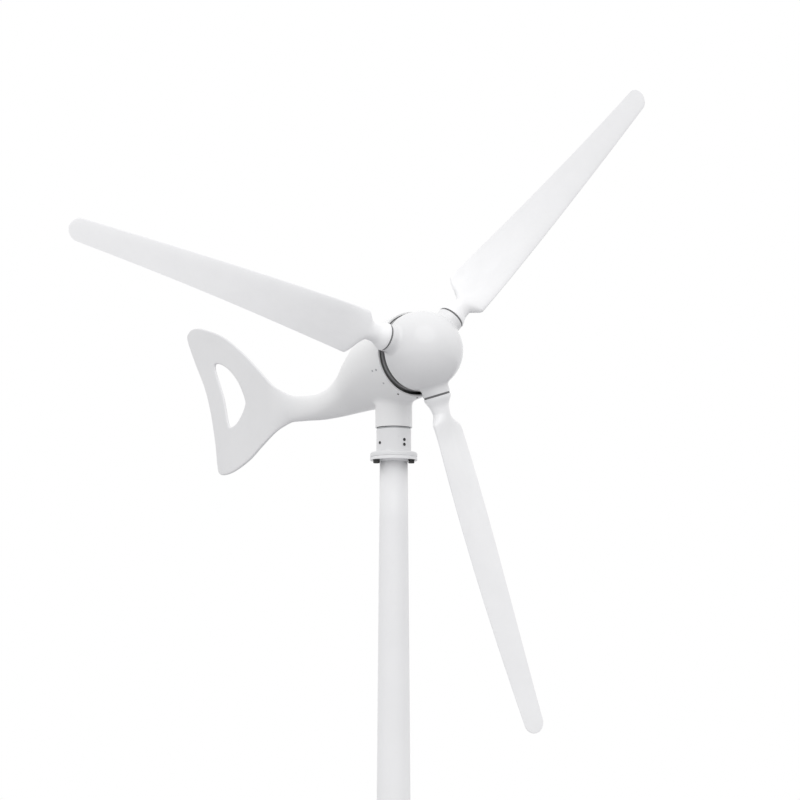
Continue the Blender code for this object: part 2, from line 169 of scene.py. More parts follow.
FLANGE_BOLT_CIRCLE = 0.0505
FLANGE_BOLT_DEGREES = (60.0, 180.0, 300.0)
FLANGE_WASHER_RADIUS = 0.0086
FLANGE_WASHER_THICK = 0.0014
FLANGE_BOLT_ACROSS = 0.0145
FLANGE_BOLT_DEPTH = 0.0092

SCREW_SINK = 0.002                # how far a screw's head goes into the surface
HOUSING_SCREW_RADIUS = 0.0038
NACELLE_SCREW_RADIUS = 0.0026
# Degrees round the mast and height, then degrees round the shaft and distance behind the rim. The
# flank screws' degrees are counted down from both sides.
HOUSING_SCREWS = ((-84.0, 0.0410), (-84.0, 0.0287), (187.0, 0.0340), (38.0, 0.0340))
RIM_SCREWS = ((250.0, 0.017), (278.0, 0.014))
FLANK_SCREWS = ((26.0, 0.022), (26.0, 0.039), (46.0, 0.022))

# Distance along Y, then top, bottom and half width of the housing, heights from the rotor axis.
NACELLE_SECTIONS = [
    (-0.130, 0.1085, -0.1085, 0.1085),
    (RIM_Y, RIM_RADIUS - RIM_DROP, -RIM_RADIUS - RIM_DROP, RIM_RADIUS),
    (-0.075, 0.1020, -0.1135, 0.1075),
    (-0.020, 0.0930, -0.1180, 0.1070),
    (0.050, 0.0780, -0.1190, 0.1020),
    (0.130, 0.0400, -0.1180, 0.0830),
    (0.200, 0.0030, -0.1190, 0.0600),
    (0.280, -0.0290, -0.1200, 0.0410),
    (0.370, -0.0450, -0.1180, 0.0260),
    (0.460, -0.0430, -0.1110, 0.0165),
    (0.560, -0.0270, -0.1080, 0.0100),
    (0.620, -0.0050, -0.1190, 0.0080),
]

# Outline of the tail fin as (distance along Y, height from the rotor axis).
FIN_TOP = [(0.530, -0.034), (0.598, -0.012), (0.654, 0.013), (0.728, 0.061), (0.836, 0.128),
           (0.956, 0.188), (1.079, 0.226), (1.132, 0.235)]
FIN_TIP = [(1.166, 0.231), (1.180, 0.208)]
FIN_BACK = [(1.125, 0.129), (1.063, 0.050), (1.021, -0.030), (0.991, -0.118), (0.977, -0.180)]
FIN_BOTTOM = [(0.966, -0.206), (0.935, -0.215), (0.870, -0.210), (0.782, -0.187), (0.707, -0.155),
              (0.640, -0.128), (0.590, -0.115), (0.530, -0.109)]
FIN_HOLE = [(1.000, 0.098), (0.982, 0.111), (0.920, 0.089), (0.856, 0.045), (0.810, -0.012),
            (0.812, -0.036), (0.850, -0.070), (0.893, -0.082), (0.914, -0.067), (0.945, 0.010)]


# ---- Camera, light and stage ----
def add_object(name, data):
    obj = bpy.data.objects.new(name, data)
    bpy.context.scene.collection.objects.link(obj)
    return obj


def to_mesh(name, bm):
    """Turn a bmesh into a mesh and free it."""
    mesh = bpy.data.meshes.new(name)
    bm.to_mesh(mesh)
    bm.free()
    return mesh


def add_camera():
    camera = add_object("camera", bpy.data.cameras.new("camera"))
    camera.data.lens = CAMERA_LENS
    camera.data.sensor_width = 36.0
    camera.data.clip_end = 400.0
    camera.location = CAMERA_PLACE
    camera.rotation_euler = [math.radians(turn) for turn in CAMERA_TURN_DEG]
    bpy.context.scene.camera = camera


def add_key_light():
    """Large round softbox above the camera, aimed at the hub."""
    light = bpy.data.lights.new("key", "AREA")
    light.shape = "DISK"
    light.size = KEY_SIZE
    light.energy = KEY_POWER
    key = add_object("key", light)
    key.location = KEY_PLACE
    key.rotation_euler = (HUB - Vector(KEY_PLACE)).to_track_quat("-Z", "Y").to_euler()


def add_world():
    """Even white surroundings, darker towards the ground and in one soft zone."""
    bpy.context.scene.view_settings.view_transform = "Standard"
    world = bpy.data.worlds.new("studio")
    bpy.context.scene.world = world
    made = Nodes(world, "Generated")
    split = made.add("SeparateXYZ")
    made.link(made.place, split.inputs[0])
    ramp = made.add("ValToRGB")
    made.link(made.spread(split.outputs["Z"], 0.0, 1.0, -1.0, 1.0), ramp.inputs[0])
    low, high = ramp.color_ramp.elements
    low.position = GLOW_STOP
    low.color = (*GROUND_GLOW, 1.0)
    high.position = WHITE_STOP
    high.color = (1.0, 1.0, 1.0, 1.0)
    toward = made.add("VectorMath")
    toward.operation = "DOT_PRODUCT"
    toward.inputs[1].default_value = Vector(DARK_SIDE).normalized()
    made.link(made.place, toward.inputs[0])
    outer, inner = (math.cos(math.radians(degrees)) for degrees in (DARK_OUTER_DEG, DARK_INNER_DEG))
    shade = made.spread(toward.outputs["Value"], 1.0, DARK_LEVEL, outer, inner)
    shade.node.interpolation_type = "SMOOTHSTEP"
    dim = made.add("VectorMath")
    dim.operation = "SCALE"
    made.link(ramp.outputs[0], dim.inputs[0])
    made.link(shade, dim.inputs["Scale"])
    background = made.tree.nodes["Background"]
    made.link(dim.outputs[0], background.inputs["Color"])
    background.inputs["Strength"].default_value = 1.0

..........

▸ Given request
Take the data above and return it exactly.

▸ Reply to the exercise
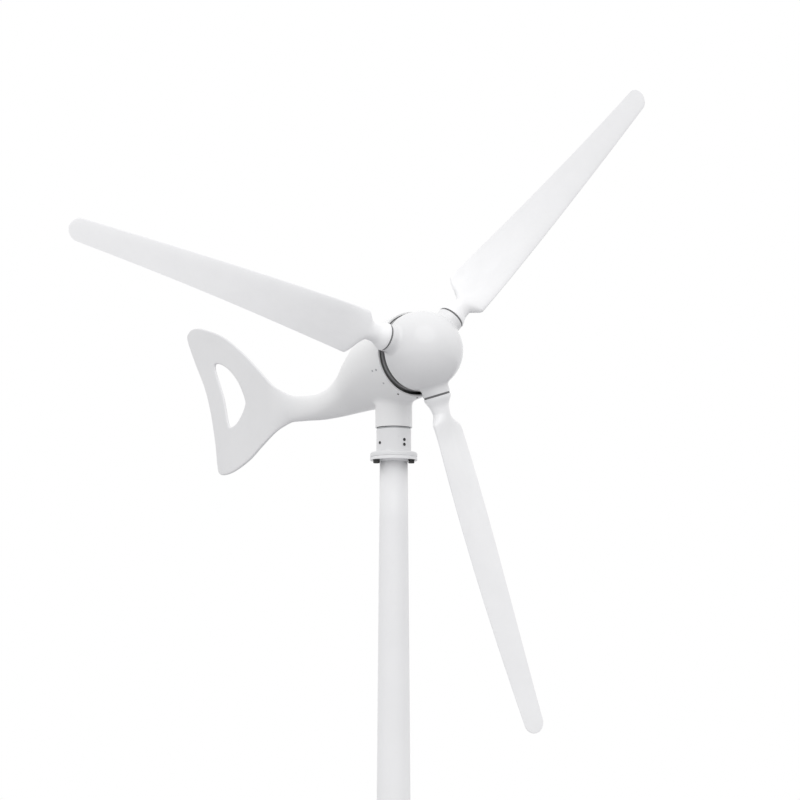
Continue the Blender code for this object: part 2, from line 169 of scene.py. More parts follow.
FLANGE_BOLT_CIRCLE = 0.0505
FLANGE_BOLT_DEGREES = (60.0, 180.0, 300.0)
FLANGE_WASHER_RADIUS = 0.0086
FLANGE_WASHER_THICK = 0.0014
FLANGE_BOLT_ACROSS = 0.0145
FLANGE_BOLT_DEPTH = 0.0092

SCREW_SINK = 0.002                # how far a screw's head goes into the surface
HOUSING_SCREW_RADIUS = 0.0038
NACELLE_SCREW_RADIUS = 0.0026
# Degrees round the mast and height, then degrees round the shaft and distance behind the rim. The
# flank screws' degrees are counted down from both sides.
HOUSING_SCREWS = ((-84.0, 0.0410), (-84.0, 0.0287), (187.0, 0.0340), (38.0, 0.0340))
RIM_SCREWS = ((250.0, 0.017), (278.0, 0.014))
FLANK_SCREWS = ((26.0, 0.022), (26.0, 0.039), (46.0, 0.022))

# Distance along Y, then top, bottom and half width of the housing, heights from the rotor axis.
NACELLE_SECTIONS = [
    (-0.130, 0.1085, -0.1085, 0.1085),
    (RIM_Y, RIM_RADIUS - RIM_DROP, -RIM_RADIUS - RIM_DROP, RIM_RADIUS),
    (-0.075, 0.1020, -0.1135, 0.1075),
    (-0.020, 0.0930, -0.1180, 0.1070),
    (0.050, 0.0780, -0.1190, 0.1020),
    (0.130, 0.0400, -0.1180, 0.0830),
    (0.200, 0.0030, -0.1190, 0.0600),
    (0.280, -0.0290, -0.1200, 0.0410),
    (0.370, -0.0450, -0.1180, 0.0260),
    (0.460, -0.0430, -0.1110, 0.0165),
    (0.560, -0.0270, -0.1080, 0.0100),
    (0.620, -0.0050, -0.1190, 0.0080),
]

# Outline of the tail fin as (distance along Y, height from the rotor axis).
FIN_TOP = [(0.530, -0.034), (0.598, -0.012), (0.654, 0.013), (0.728, 0.061), (0.836, 0.128),
           (0.956, 0.188), (1.079, 0.226), (1.132, 0.235)]
FIN_TIP = [(1.166, 0.231), (1.180, 0.208)]
FIN_BACK = [(1.125, 0.129), (1.063, 0.050), (1.021, -0.030), (0.991, -0.118), (0.977, -0.180)]
FIN_BOTTOM = [(0.966, -0.206), (0.935, -0.215), (0.870, -0.210), (0.782, -0.187), (0.707, -0.155),
              (0.640, -0.128), (0.590, -0.115), (0.530, -0.109)]
FIN_HOLE = [(1.000, 0.098), (0.982, 0.111), (0.920, 0.089), (0.856, 0.045), (0.810, -0.012),
            (0.812, -0.036), (0.850, -0.070), (0.893, -0.082), (0.914, -0.067), (0.945, 0.010)]


# ---- Camera, light and stage ----
def add_object(name, data):
    obj = bpy.data.objects.new(name, data)
    bpy.context.scene.collection.objects.link(obj)
    return obj


def to_mesh(name, bm):
    """Turn a bmesh into a mesh and free it."""
    mesh = bpy.data.meshes.new(name)
    bm.to_mesh(mesh)
    bm.free()
    return mesh


def add_camera():
    camera = add_object("camera", bpy.data.cameras.new("camera"))
    camera.data.lens = CAMERA_LENS
    camera.data.sensor_width = 36.0
    camera.data.clip_end = 400.0
    camera.location = CAMERA_PLACE
    camera.rotation_euler = [math.radians(turn) for turn in CAMERA_TURN_DEG]
    bpy.context.scene.camera = camera


def add_key_light():
    """Large round softbox above the camera, aimed at the hub."""
    light = bpy.data.lights.new("key", "AREA")
    light.shape = "DISK"
    light.size = KEY_SIZE
    light.energy = KEY_POWER
    key = add_object("key", light)
    key.location = KEY_PLACE
    key.rotation_euler = (HUB - Vector(KEY_PLACE)).to_track_quat("-Z", "Y").to_euler()


def add_world():
    """Even white surroundings, darker towards the ground and in one soft zone."""
    bpy.context.scene.view_settings.view_transform = "Standard"
    world = bpy.data.worlds.new("studio")
    bpy.context.scene.world = world
    made = Nodes(world, "Generated")
    split = made.add("SeparateXYZ")
    made.link(made.place, split.inputs[0])
    ramp = made.add("ValToRGB")
    made.link(made.spread(split.outputs["Z"], 0.0, 1.0, -1.0, 1.0), ramp.inputs[0])
    low, high = ramp.color_ramp.elements
    low.position = GLOW_STOP
    low.color = (*GROUND_GLOW, 1.0)
    high.position = WHITE_STOP
    high.color = (1.0, 1.0, 1.0, 1.0)
    toward = made.add("VectorMath")
    toward.operation = "DOT_PRODUCT"
    toward.inputs[1].default_value = Vector(DARK_SIDE).normalized()
    made.link(made.place, toward.inputs[0])
    outer, inner = (math.cos(math.radians(degrees)) for degrees in (DARK_OUTER_DEG, DARK_INNER_DEG))
    shade = made.spread(toward.outputs["Value"], 1.0, DARK_LEVEL, outer, inner)
    shade.node.interpolation_type = "SMOOTHSTEP"
    dim = made.add("VectorMath")
    dim.operation = "SCALE"
    made.link(ramp.outputs[0], dim.inputs[0])
    made.link(shade, dim.inputs["Scale"])
    background = made.tree.nodes["Background"]
    made.link(dim.outputs[0], background.inputs["Color"])
    background.inputs["Strength"].default_value = 1.0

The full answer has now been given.